How Southeast Asia’s Rainfall Patterns Drive Storage Requirements
Southeast Asia has two distinct hydrological regimes that determine storage strategy: monsoon-dominated mainland systems and equatorial wet regions.
| Country/Region | Rainfall Pattern | Dry Season Length | Primary Irrigation Stress Period |
| Thailand (Central Plain) | Single monsoon; May–Oct rains | Nov–Apr (6 months) | Feb–April: rice second crop; groundwater low |
| Vietnam (Mekong Delta) | Bimodal south; Oct–Apr floods then dry | Jan–Apr | March–April at peak; canal levels minimal |
| Vietnam (Red River Delta) | May–Sep monsoon | Oct–Apr | Feb–Apr: spring crop requires full irrigation |
| Philippines (Luzon) | June–Oct typhoon/monsoon | Nov–May | Mar–May: dry season rice in Central Luzon |
| Indonesia (Java) | Nov–Apr wet; May–Oct dry | Jun–Oct | Aug–Sep: critical dry; highland veg farms stressed |
| Myanmar (Irrawaddy basin) | May–Oct monsoon | Nov–Apr | Feb–Apr: dry zone crops; river levels low |
| Cambodia (Tonle Sap) | May–Oct; Tonle Sap floods | Nov–Apr | March–April: significant irrigation demand |
The equatorial zone — peninsular Malaysia, Singapore, Sumatra, and Kalimantan — receives year-round rainfall with no pronounced dry season, making irrigation storage less critical for annual crops. The challenge there is flood management, not drought. The seasonal strategies in this article apply primarily to the mainland and island nations above the 5°N latitude line where a pronounced dry season exists.
How Much Water Do Southeast Asian Crops Actually Require?
Rice dominates irrigated agriculture across the region. Lowland wet-season rice requires 800–1,200 mm of water over a 90–120 day cropping period — meaning a full hectare of paddy consumes 8,000,000–12,000,000 litres per season. This scale makes individual farm tank storage impossible for paddy fields; communal irrigation schemes, canals, and river abstraction do the heavy lifting. Tank storage for rice is relevant only as a pump buffer — a holding tank that smooths irregular pumping schedules from rivers or canals, typically 20,000–100,000L at the farm pump station.

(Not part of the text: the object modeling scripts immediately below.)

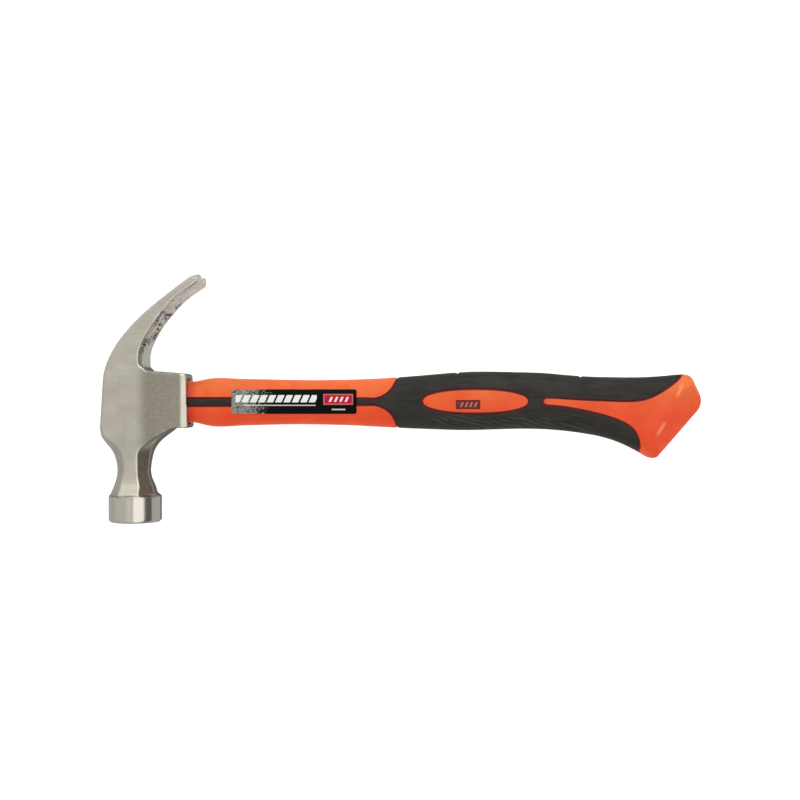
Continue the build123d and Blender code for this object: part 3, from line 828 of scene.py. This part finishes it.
def build_grip(material, jacket_skin):
    """The soft grip with its moulded grooves, pits and nicks."""
    piece = dense_copy("grip_overmould", "grip_skin", GRIP_VOXEL)
    mesh = piece.data
    places, normals = surface(mesh)
    x, y, z = places.T
    sideways = np.abs(normals[:, 2])
    broad = fbm(places, scale=0.05, octaves=2)
    lower = falling(LOWER_TOP_Y, y) * rising(LOWER_START_X, x) * falling(LOWER_END_X, x)
    lower = lower * rising(ON_SIDE, sideways)
    diagonals = waves(x, y, broad, DIAGONAL_LEAN, DIAGONAL_WANDER, DIAGONAL_PITCH)
    wave = np.maximum(0.0, diagonals) ** 2
    worn = rising(WORN_PATCHES, fbm(places * np.array(WORN_STRETCH), scale=1.0))
    lower = lower * worn
    # painted shade in the grooves and a painted highlight on their crests
    point_value(mesh, "groove", lower * wave)
    point_value(mesh, "crest_highlight", lower * (1.0 - wave) ** CREST_SHARPNESS)
    point_value(mesh, "seam_shade_edge", falling(SEAM_SHADE_REACH, distance_from(jacket_skin, places)))
    upper = rising(UPPER_FOOT_Y, y) * rising(UPPER_ON_SIDE, sideways)
    lines = waves(x, y, broad, LINE_LEAN, LINE_WANDER, LINE_PITCH)
    depths = LINE_HEIGHT * upper * lines - DIAGONAL_DEPTH * lower * wave
    depths += UNEVENNESS * fbm(places, scale=0.2, octaves=2)
    for pit_x, pit_y, radius in PITS:
        away = np.hypot(x - pit_x, y - pit_y) / radius
        depths -= PIT_DEPTH * (z > 0) * falling(PIT_SLOPE, away)
    for nib_x in NIBS:
        depths -= NIB_DEPTH * (normals[:, 1] > NIB_FACING) * falling(NIB_SLOPE, np.abs(x - nib_x))
    displace(mesh, places, normals, depths)
    dress(piece, material)
    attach(piece, "root")
    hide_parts("grip_overmould")


# ---- all pieces ----------------------------------------------------------------------------------

build_head(steel())
jacket_skin = build_jacket(orange())
build_grip(soft_black(), jacket_skin)
# these CAD nodes are shown as they are, with their own materials
dress(nodes["epoxy_bond"], resin())
dress(nodes["fibreglass_core"], fibreglass())
dress(nodes["label"], label_film())


# ---- studio --------------------------------------------------------------------------------------

FLOOR_SIZE = 6.0
FLOOR_TONE = (0.92, 0.92, 0.92, 1)
FLOOR_ROUGHNESS = 0.9
FLOOR_GLOW = 0.7
WHITE = (1, 1, 1, 1)


def build_floor():
    bpy.ops.mesh.primitive_plane_add(size=FLOOR_SIZE, location=(0, 0, 0))
    floor = bpy.context.object
    floor.name = "floor"
    material = bpy.data.materials.new("floor_white")
    material.use_nodes = True
    shader = material.node_tree.nodes["Principled BSDF"]
    shader.inputs["Base Color"].default_value = FLOOR_TONE
    shader.inputs["Roughness"].default_value = FLOOR_ROUGHNESS
    shader.inputs["Specular IOR Level"].default_value = 0.0
    shader.inputs["Emission Color"].default_value = WHITE
    shader.inputs["Emission Strength"].default_value = FLOOR_GLOW
    floor.data.materials.append(material)
    floor.visible_glossy = False


# How the surroundings' brightness changes with direction. Each line says where a change starts and
# ends, and the brightness, or what it is multiplied by, before and after. Directions are in degrees
# from straight up, towards +X or towards +Y.
OVERHEAD_X = (-34, -20, 0.62, 0.77)
RIGHT_OF_MIDDLE_X = (-2, 4, 0.0, 0.54)
GAP_MIDDLE_X = -2.0
GAP_X = (0.8, 2.2, 0.5, 1.0)
LOW_RIGHT_X = (48, 54, 1.0, 0.1)
RIGHT_HORIZON_X = (86, 90, 0.0, 0.5)
SPOT_SQUEEZE_X = 0.5
SPOT = (2.0, 3.8, 0.3, 1.0)
CLAW_SIDE_Y = (14, 34, 1.0, 1.6)
FACE_SIDE_Y = (-50, -16, 0.88, 1.0)
# height of the direction: where the upper half ends, and the lower half's own brightness
BELOW_Z = (-0.06, 0.02, 1.0, 0.0)
BELOW_LEVEL_Z = (-0.97, -0.8, 0.12, 0.52)
WORLD_TONE = (1.0, 0.99, 0.975, 1)


def build_world():
    """Soft studio surroundings: a panel overhead, with a thin gap and a dark spot near its middle.

    It is brighter towards the claw tips and right of the middle, and dark low on the right.
    """
    world = bpy.data.worlds.new("studio")
    bpy.context.scene.world = world
    world.use_nodes = True
    g = Graph(world.node_tree)
    x, y, z = g.split(g.add("ShaderNodeTexCoord").outputs["Generated"])
    side = g.product(g.math("ARCTAN2", x, z), 180 / math.pi)
    fore = g.product(g.math("ARCTAN2", y, z), 180 / math.pi)
    base = g.math("ADD", g.ramp(side, *OVERHEAD_X), g.ramp(side, *RIGHT_OF_MIDDLE_X))
    gap = g.ramp(g.absolute(g.math("SUBTRACT", side, GAP_MIDDLE_X)), *GAP_X)
    base = g.product(base, gap, g.ramp(side, *LOW_RIGHT_X))
    level = g.math("ADD", base, g.ramp(side, *RIGHT_HORIZON_X))
    narrow = g.product(side, SPOT_SQUEEZE_X)
    away = g.math("SQRT", g.math("ADD", g.product(narrow, narrow), g.product(fore, fore)))
    level = g.product(level, g.ramp(away, *SPOT))
    level = g.product(level, g.ramp(fore, *CLAW_SIDE_Y), g.ramp(fore, *FACE_SIDE_Y))
    below = g.ramp(z, *BELOW_Z)
    upper = g.product(level, g.math("SUBTRACT", 1.0, below))
    level = g.math("ADD", upper, g.product(below, g.ramp(z, *BELOW_LEVEL_Z)))
    # seen directly, beyond the floor, the surroundings are plain and pale
    seen = g.add("ShaderNodeLightPath").outputs["Is Camera Ray"]
    unseen = g.product(level, g.math("SUBTRACT", 1.0, seen))
    back = g.nodes["Background"]
    g.link(g.math("ADD", unseen, seen), back.inputs["Strength"])
    back.inputs["Color"].default_value = WORLD_TONE


CAMERA_X_FROM_DATUM = 147.0
CAMERA_Y_FROM_DATUM = 1.1
CAMERA_DISTANCE = 650.0
VIEW_WIDTH = 444.4
SENSOR = 36.0
CLIP_START = 0.01
CLIP_END = 20


def build_camera():
    """A camera straight above the hammer, looking down."""
    camera = bpy.data.cameras.new("camera")
    camera.sensor_width = SENSOR
    camera.lens = SENSOR * CAMERA_DISTANCE / VIEW_WIDTH
    camera.clip_start = CLIP_START
    camera.clip_end = CLIP_END
    eye = bpy.data.objects.new("camera", camera)
    eye.location = at(CAMERA_X_FROM_DATUM, CAMERA_Y_FROM_DATUM, CAMERA_DISTANCE)
    bpy.context.scene.collection.objects.link(eye)
    bpy.context.scene.camera = eye


build_floor()
build_world()
build_camera()
bpy.context.scene.view_settings.view_transform = "Standard"
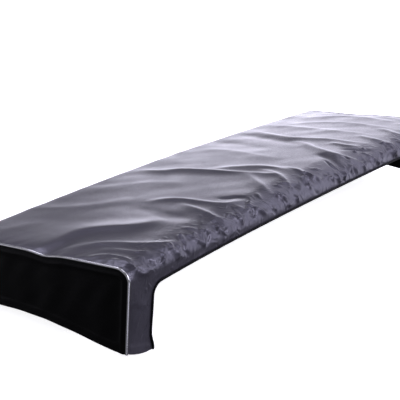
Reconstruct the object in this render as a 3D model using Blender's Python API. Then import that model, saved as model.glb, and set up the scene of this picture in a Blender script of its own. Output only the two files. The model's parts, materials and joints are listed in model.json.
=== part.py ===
"""A padded keyboard cover, fitted: it hangs over what it covers, closed at both ends and along one
long side, and cut out between two legs along the other.

Metres, +Z up. X runs along the length, from the near end to the far end. Y runs from the cut-out
side to the closed side. The origin is the middle of the top's flat underside, which is what the
cover rests with. Sizes in tables are in millimetres.
"""

import math

import bpy
from mathutils import Vector, geometry

MM = 0.001

# Overall sizes, over the outside of the cloth and the piping.
LENGTH = 0.993
DEPTH = 0.360
CUTOUT_SIDE_RISE = 0.1239
CLOSED_SIDE_RISE = 0.0903
WALL_LEAN = 0.009

# The cloth and its padding.
SIDE_THICKNESS = 0.002
TOP_EDGE_THICKNESS = 0.004
CORNER_DOWN = 0.0205
CORNER_IN = 0.026
CROWN = 0.011
CROWN_POWER = 1.6
EDGE_PUFF = 0.002
EDGE_PUFF_REACH = 0.014
FOLDS_FADE = 0.020
GATHERS_FADE = 0.044

# The seam at each end: cord, end panel and the gaps that keep the pieces apart.
GAP = 0.0003
PIPING_RADIUS = 0.002
PIPING_SUNK = 0.001
PANEL_THICKNESS = 0.002
PANEL_SET_BACK = 0.0015
SEAM_DIP_FADES = 0.045

# The cut-out and its binding.
LEG_WIDTH = 0.0535
LEG_TOP = 0.068
CUTOUT_RADIUS = 0.0175
CUTOUT_RISE = 0.0135
CUTOUT_RISE_NEAR = 0.190
CUTOUT_RISE_FAR = 0.100
LEG_WAIST = 0.0010
LEG_FLARE = 0.0060
TAPE_THICKNESS = 0.001
TAPE_OVERLAP = 0.0035
TAPE_CHAMFER = 0.0008

# The hems, above or below the level where what is covered ends.
LEG_HEM_AT_END = -0.0045
LEG_HEM_AT_CUTOUT = -0.0170
CLOSED_HEM = -0.0055
CLOSED_HEM_WAVE = 0.0015
PANEL_HEM = -0.0055
PANEL_HEM_RISE = 0.0095

# The relief of the end panels: the seam allowance under the cloth, and the turned hem.
ALLOWANCE_IN = 0.008
ALLOWANCE_WIDTH = 0.003
ALLOWANCE_HEIGHT = 0.001
HEM_DEPTH = 0.014
HEM_HEIGHT = 0.0008
PANEL_BELLY = 0.0012
PANEL_BELLY_RUN = 0.050

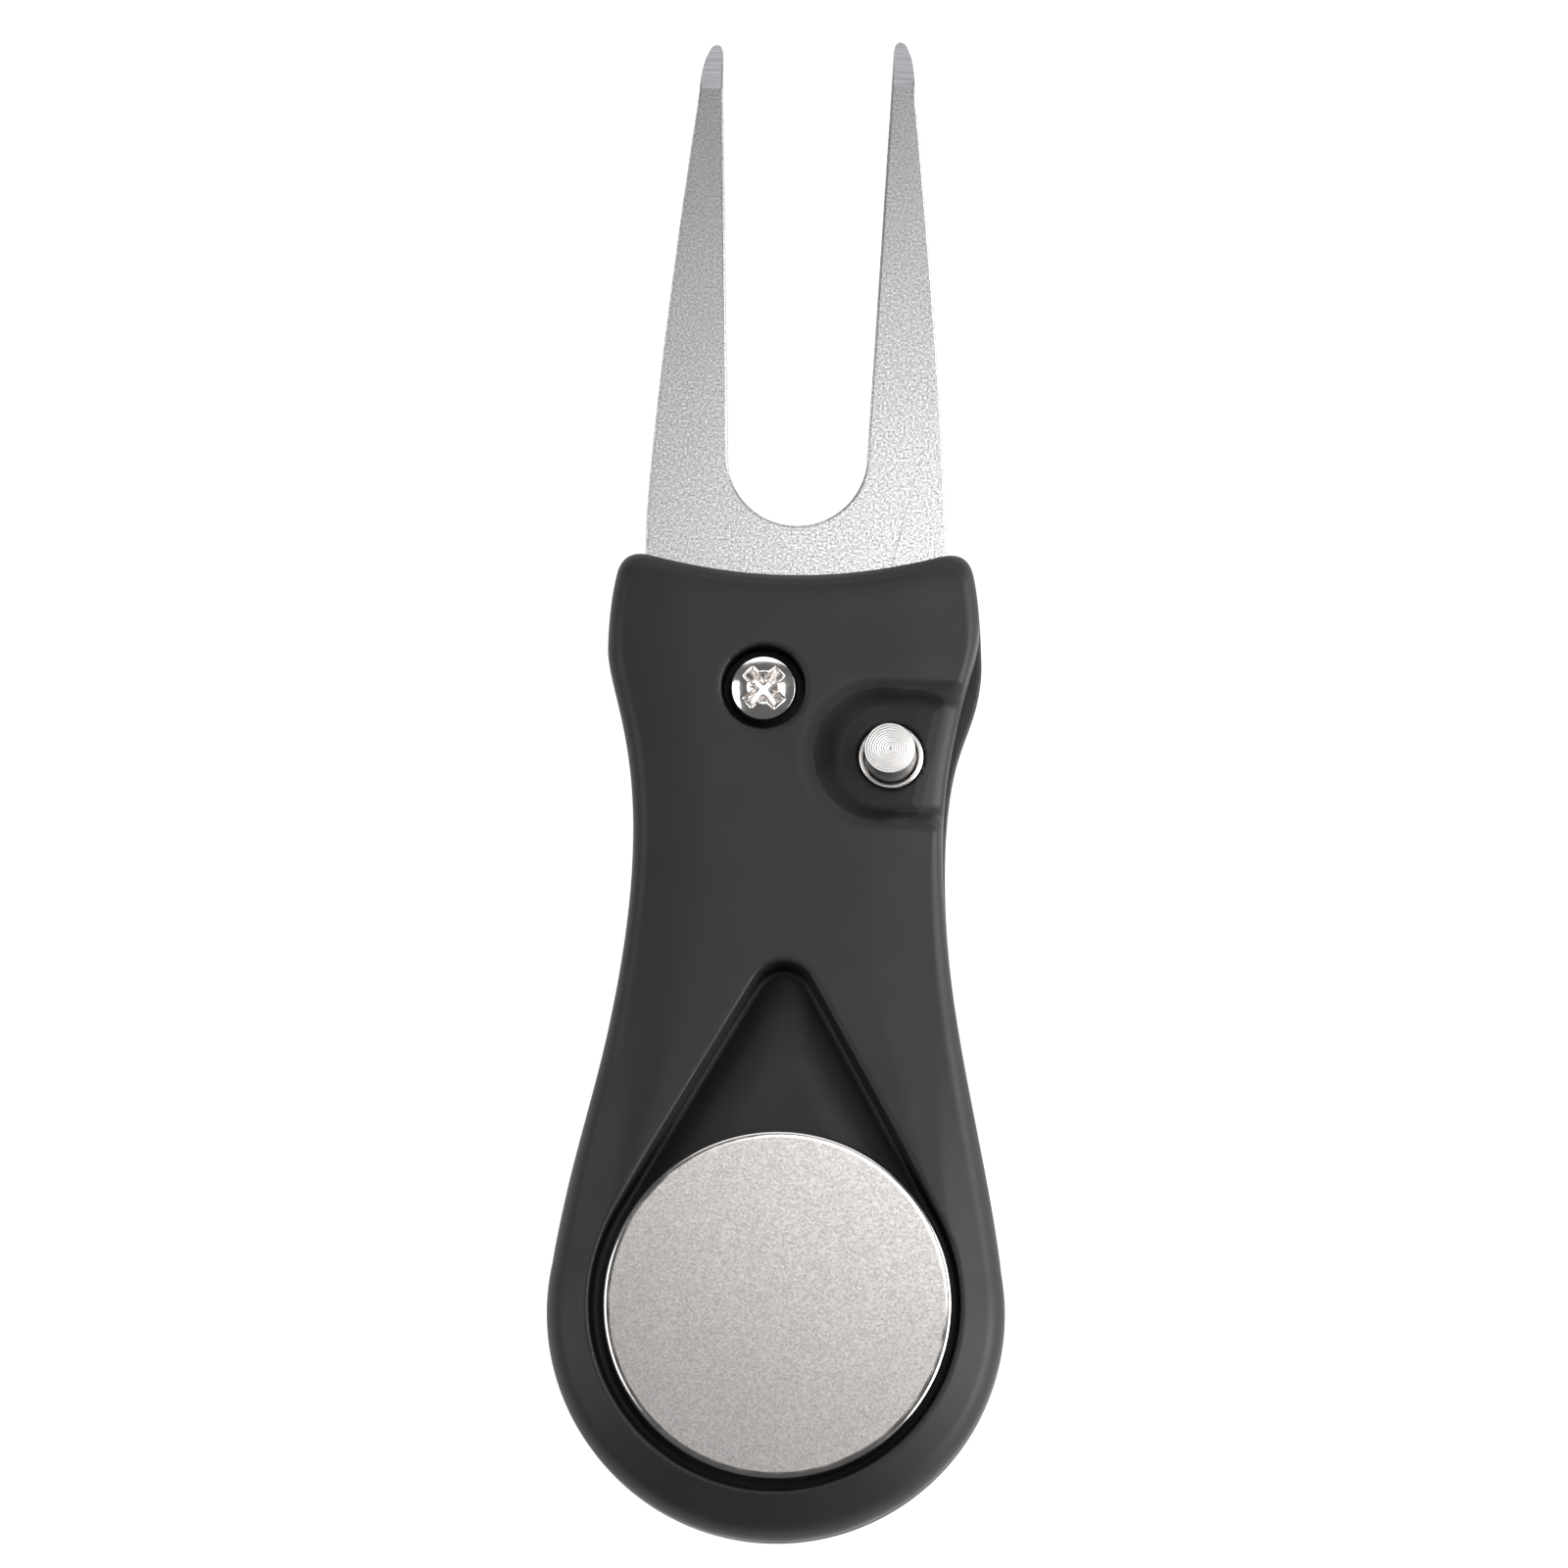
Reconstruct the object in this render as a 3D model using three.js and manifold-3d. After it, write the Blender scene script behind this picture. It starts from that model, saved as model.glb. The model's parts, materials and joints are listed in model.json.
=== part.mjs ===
// Folding divot repair tool. A handle of two soft-touch covers holds a spring-driven steel fork, a
// push button that locks the fork open or shut, and a ball marker kept in its recess by a magnet.
//
// Millimetres. The tool lies on its back with the fork swung open: +Y runs towards the fork's tips,
// +X is the right of the front face and +Z points out of the front face. The origin is on the back
// face, under the middle of the opened tool. Plan sizes below are measured from the middle of the
// handle's round end, and the finished group is moved to the origin at the bottom of this file.

import * as THREE from 'three';
import { mergeVertices } from 'three/addons/utils/BufferGeometryUtils.js';
import Module from 'manifold-3d';

// ---- Driving dimensions ------------------------------------------------------------------------

// Handle
const BULB_R = 16.4;                  // round end
const FORK_TIP_Y = 93.2;
const HANDLE_DEPTH = 11;              // back face to front face
const EDGE_ROUND = 1.1;               // rounded outer edges of both covers
const PARTING_Z = 5.5;                // joint between the covers
const PARTING_GAP = 0.1;
const MOUTH = { y: 92.0, r: 38.6 };   // hollow end that the fork comes out of
const CORNER = { x: 11.1, y: 53.7, r: 1.3 };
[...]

High-value vegetables and fruits are where individual farm storage investments pay off. Tomatoes in the Thai highlands or Philippine lowlands require 400–600 mm over 90 days — 4,000,000–6,000,000L per hectare. A 0.1 hectare plot needs 400,000–600,000 litres for a full season. That’s beyond practical tank storage, but a 3–5 day buffer tank of 20,000–30,000L allows pump-off periods for maintenance and provides operational flexibility. Use the crop water need calculator to get evapotranspiration-corrected seasonal requirements for your specific location and crop.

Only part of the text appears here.